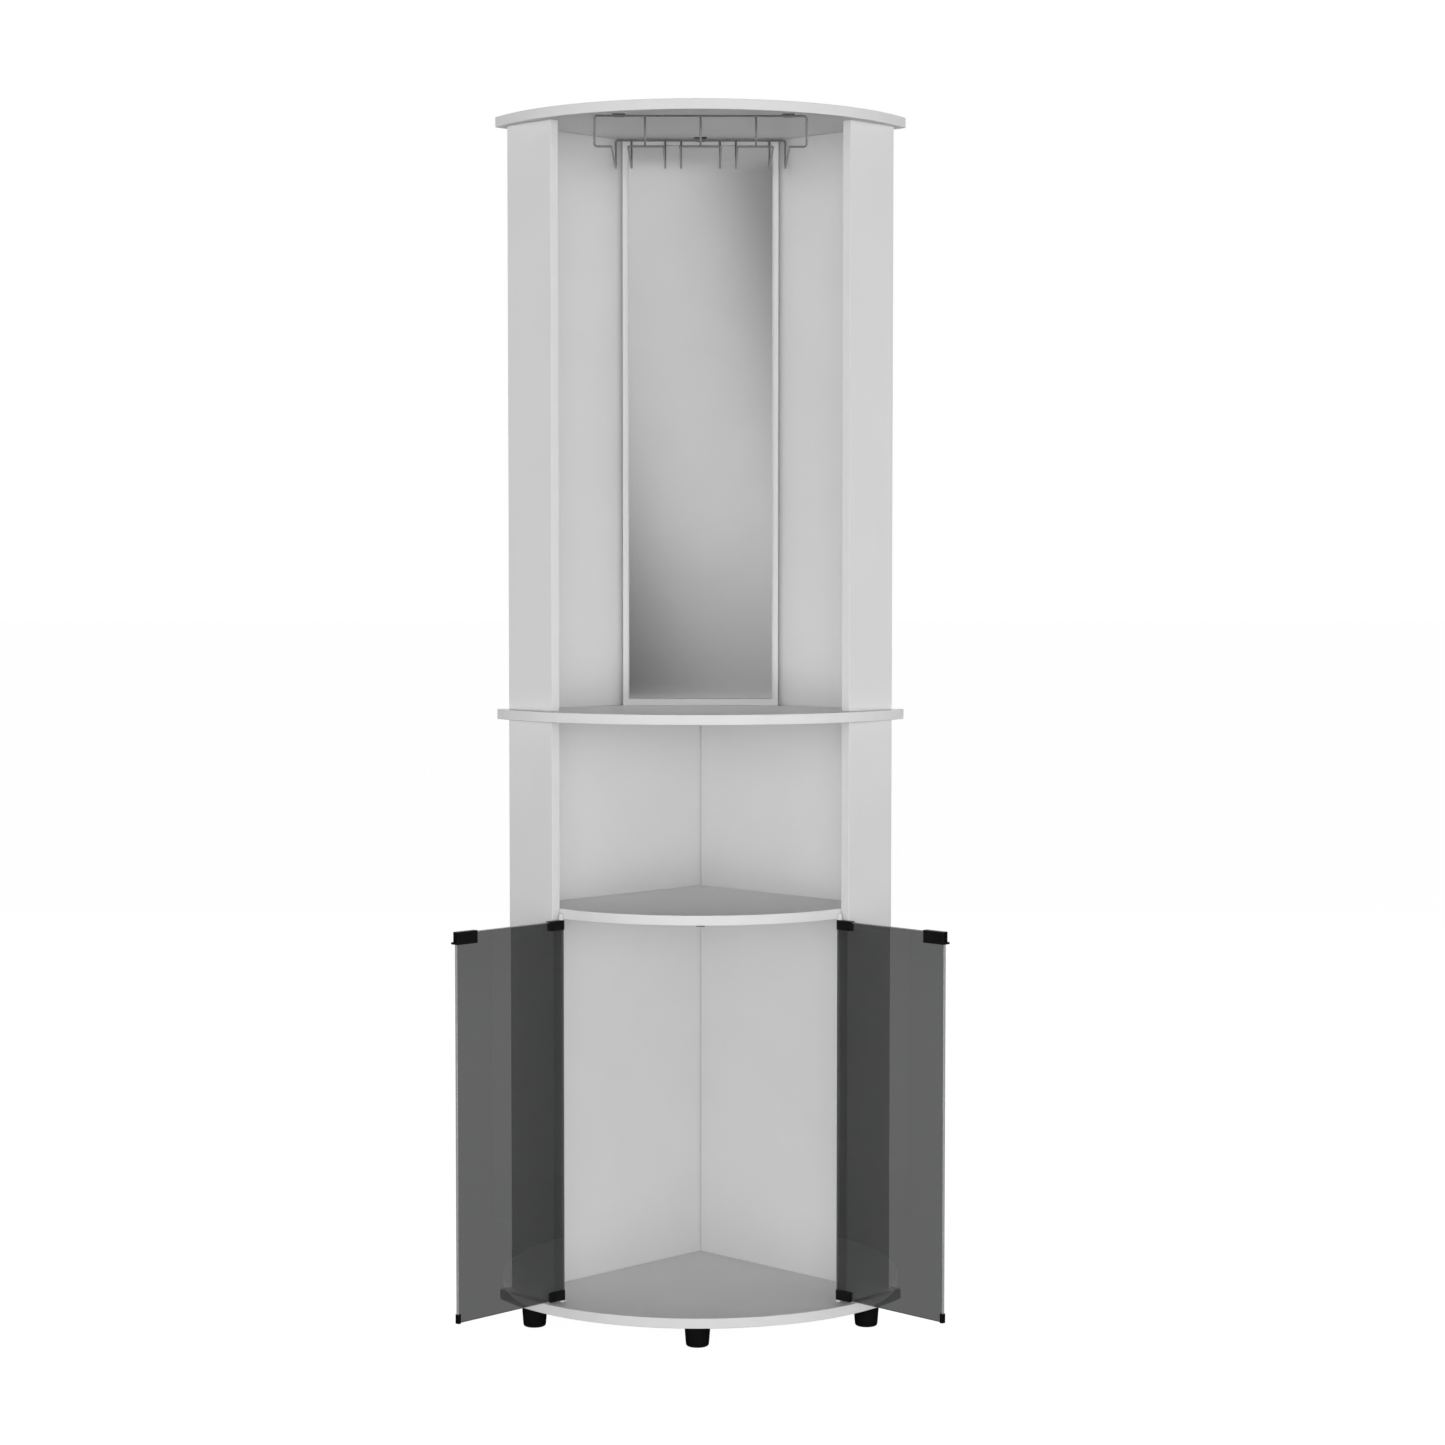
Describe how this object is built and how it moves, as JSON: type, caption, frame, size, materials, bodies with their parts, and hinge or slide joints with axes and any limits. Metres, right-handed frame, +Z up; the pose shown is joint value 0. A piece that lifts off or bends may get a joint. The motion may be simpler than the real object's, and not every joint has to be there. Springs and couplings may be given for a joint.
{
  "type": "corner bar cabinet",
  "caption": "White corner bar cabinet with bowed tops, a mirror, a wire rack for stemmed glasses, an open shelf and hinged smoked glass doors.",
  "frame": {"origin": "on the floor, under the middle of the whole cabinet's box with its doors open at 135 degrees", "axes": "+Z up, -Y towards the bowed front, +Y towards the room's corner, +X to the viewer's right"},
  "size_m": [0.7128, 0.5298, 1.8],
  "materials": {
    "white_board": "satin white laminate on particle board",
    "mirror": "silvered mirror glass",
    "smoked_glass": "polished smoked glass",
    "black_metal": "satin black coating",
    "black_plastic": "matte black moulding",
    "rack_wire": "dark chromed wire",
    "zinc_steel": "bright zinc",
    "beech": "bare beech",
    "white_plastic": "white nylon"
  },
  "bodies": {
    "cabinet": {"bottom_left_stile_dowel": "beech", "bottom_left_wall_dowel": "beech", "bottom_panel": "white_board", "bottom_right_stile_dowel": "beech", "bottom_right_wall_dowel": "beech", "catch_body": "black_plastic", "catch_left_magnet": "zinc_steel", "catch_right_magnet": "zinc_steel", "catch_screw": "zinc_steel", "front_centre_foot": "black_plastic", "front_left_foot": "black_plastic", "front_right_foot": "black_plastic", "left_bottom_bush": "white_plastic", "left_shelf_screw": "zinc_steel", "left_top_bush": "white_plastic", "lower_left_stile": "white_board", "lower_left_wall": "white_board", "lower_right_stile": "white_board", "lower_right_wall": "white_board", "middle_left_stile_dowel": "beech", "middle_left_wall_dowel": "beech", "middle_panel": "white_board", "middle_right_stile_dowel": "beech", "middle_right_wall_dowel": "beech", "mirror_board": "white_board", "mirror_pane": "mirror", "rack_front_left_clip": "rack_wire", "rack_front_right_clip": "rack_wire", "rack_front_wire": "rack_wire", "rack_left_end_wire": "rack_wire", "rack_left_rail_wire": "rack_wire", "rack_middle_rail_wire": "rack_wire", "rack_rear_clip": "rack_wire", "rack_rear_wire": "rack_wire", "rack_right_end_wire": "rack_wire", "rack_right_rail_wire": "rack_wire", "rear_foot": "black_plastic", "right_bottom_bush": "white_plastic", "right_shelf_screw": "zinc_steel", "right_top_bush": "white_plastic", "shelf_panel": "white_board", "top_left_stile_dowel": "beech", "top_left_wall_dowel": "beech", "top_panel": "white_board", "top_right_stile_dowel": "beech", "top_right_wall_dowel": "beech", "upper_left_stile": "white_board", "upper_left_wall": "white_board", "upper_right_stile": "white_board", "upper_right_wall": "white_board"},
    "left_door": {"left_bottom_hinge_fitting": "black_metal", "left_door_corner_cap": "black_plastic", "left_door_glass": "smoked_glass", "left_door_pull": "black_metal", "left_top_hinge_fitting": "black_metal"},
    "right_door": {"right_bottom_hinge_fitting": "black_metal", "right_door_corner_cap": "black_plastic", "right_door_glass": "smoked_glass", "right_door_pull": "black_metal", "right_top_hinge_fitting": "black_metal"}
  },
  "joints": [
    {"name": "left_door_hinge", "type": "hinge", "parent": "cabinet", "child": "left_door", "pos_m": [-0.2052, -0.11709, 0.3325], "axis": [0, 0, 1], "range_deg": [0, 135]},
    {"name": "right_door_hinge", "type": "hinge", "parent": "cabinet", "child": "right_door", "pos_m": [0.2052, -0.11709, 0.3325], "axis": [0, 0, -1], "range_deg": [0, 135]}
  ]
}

+===+

## [The task]
Each line of the material should be duplicated exactly, please.

## [Result for this exercise]
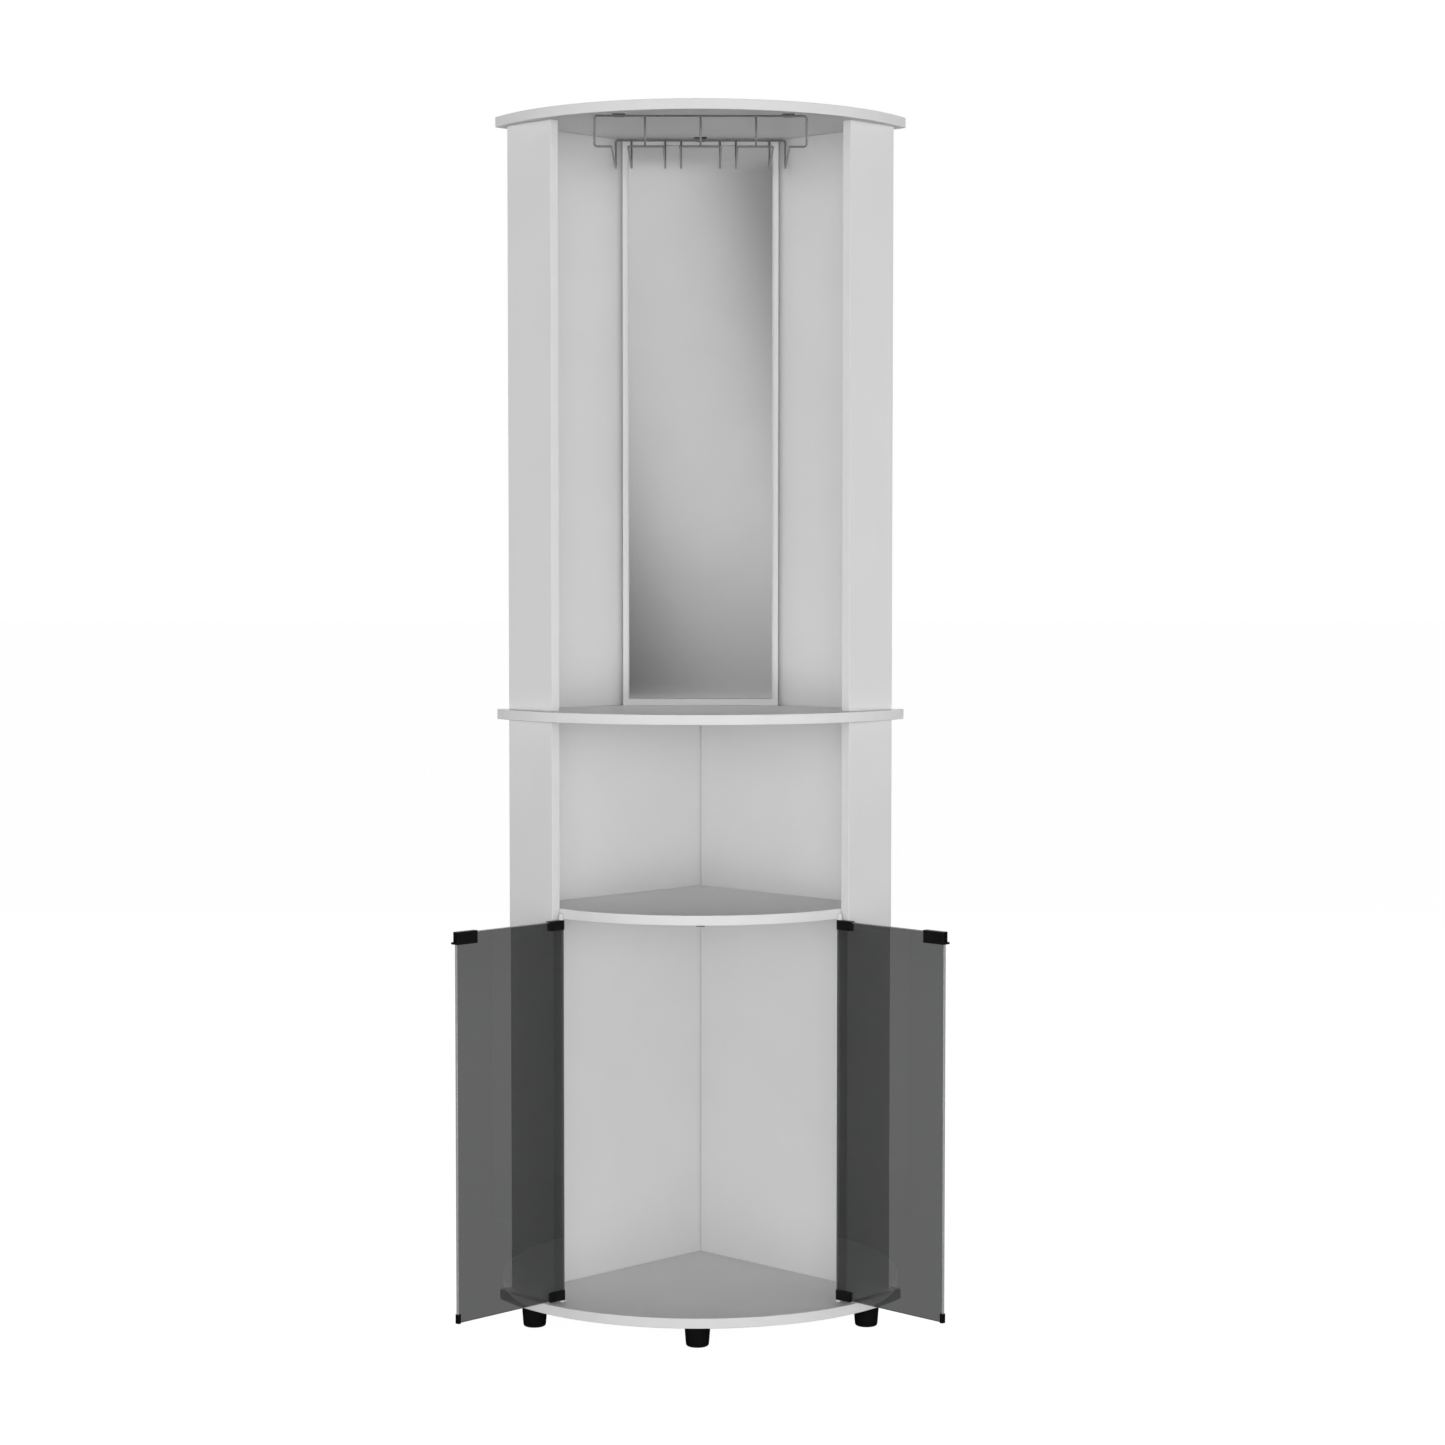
Describe how this object is built and how it moves, as JSON: type, caption, frame, size, materials, bodies with their parts, and hinge or slide joints with axes and any limits. Metres, right-handed frame, +Z up; the pose shown is joint value 0. A piece that lifts off or bends may get a joint. The motion may be simpler than the real object's, and not every joint has to be there. Springs and couplings may be given for a joint.
{
  "type": "corner bar cabinet",
  "caption": "White corner bar cabinet with bowed tops, a mirror, a wire rack for stemmed glasses, an open shelf and hinged smoked glass doors.",
  "frame": {"origin": "on the floor, under the middle of the whole cabinet's box with its doors open at 135 degrees", "axes": "+Z up, -Y towards the bowed front, +Y towards the room's corner, +X to the viewer's right"},
  "size_m": [0.7128, 0.5298, 1.8],
  "materials": {
    "white_board": "satin white laminate on particle board",
    "mirror": "silvered mirror glass",
    "smoked_glass": "polished smoked glass",
    "black_metal": "satin black coating",
    "black_plastic": "matte black moulding",
    "rack_wire": "dark chromed wire",
    "zinc_steel": "bright zinc",
    "beech": "bare beech",
    "white_plastic": "white nylon"
  },
  "bodies": {
    "cabinet": {"bottom_left_stile_dowel": "beech", "bottom_left_wall_dowel": "beech", "bottom_panel": "white_board", "bottom_right_stile_dowel": "beech", "bottom_right_wall_dowel": "beech", "catch_body": "black_plastic", "catch_left_magnet": "zinc_steel", "catch_right_magnet": "zinc_steel", "catch_screw": "zinc_steel", "front_centre_foot": "black_plastic", "front_left_foot": "black_plastic", "front_right_foot": "black_plastic", "left_bottom_bush": "white_plastic", "left_shelf_screw": "zinc_steel", "left_top_bush": "white_plastic", "lower_left_stile": "white_board", "lower_left_wall": "white_board", "lower_right_stile": "white_board", "lower_right_wall": "white_board", "middle_left_stile_dowel": "beech", "middle_left_wall_dowel": "beech", "middle_panel": "white_board", "middle_right_stile_dowel": "beech", "middle_right_wall_dowel": "beech", "mirror_board": "white_board", "mirror_pane": "mirror", "rack_front_left_clip": "rack_wire", "rack_front_right_clip": "rack_wire", "rack_front_wire": "rack_wire", "rack_left_end_wire": "rack_wire", "rack_left_rail_wire": "rack_wire", "rack_middle_rail_wire": "rack_wire", "rack_rear_clip": "rack_wire", "rack_rear_wire": "rack_wire", "rack_right_end_wire": "rack_wire", "rack_right_rail_wire": "rack_wire", "rear_foot": "black_plastic", "right_bottom_bush": "white_plastic", "right_shelf_screw": "zinc_steel", "right_top_bush": "white_plastic", "shelf_panel": "white_board", "top_left_stile_dowel": "beech", "top_left_wall_dowel": "beech", "top_panel": "white_board", "top_right_stile_dowel": "beech", "top_right_wall_dowel": "beech", "upper_left_stile": "white_board", "upper_left_wall": "white_board", "upper_right_stile": "white_board", "upper_right_wall": "white_board"},
    "left_door": {"left_bottom_hinge_fitting": "black_metal", "left_door_corner_cap": "black_plastic", "left_door_glass": "smoked_glass", "left_door_pull": "black_metal", "left_top_hinge_fitting": "black_metal"},
    "right_door": {"right_bottom_hinge_fitting": "black_metal", "right_door_corner_cap": "black_plastic", "right_door_glass": "smoked_glass", "right_door_pull": "black_metal", "right_top_hinge_fitting": "black_metal"}
  },
  "joints": [
    {"name": "left_door_hinge", "type": "hinge", "parent": "cabinet", "child": "left_door", "pos_m": [-0.2052, -0.11709, 0.3325], "axis": [0, 0, 1], "range_deg": [0, 135]},
    {"name": "right_door_hinge", "type": "hinge", "parent": "cabinet", "child": "right_door", "pos_m": [0.2052, -0.11709, 0.3325], "axis": [0, 0, -1], "range_deg": [0, 135]}
  ]
}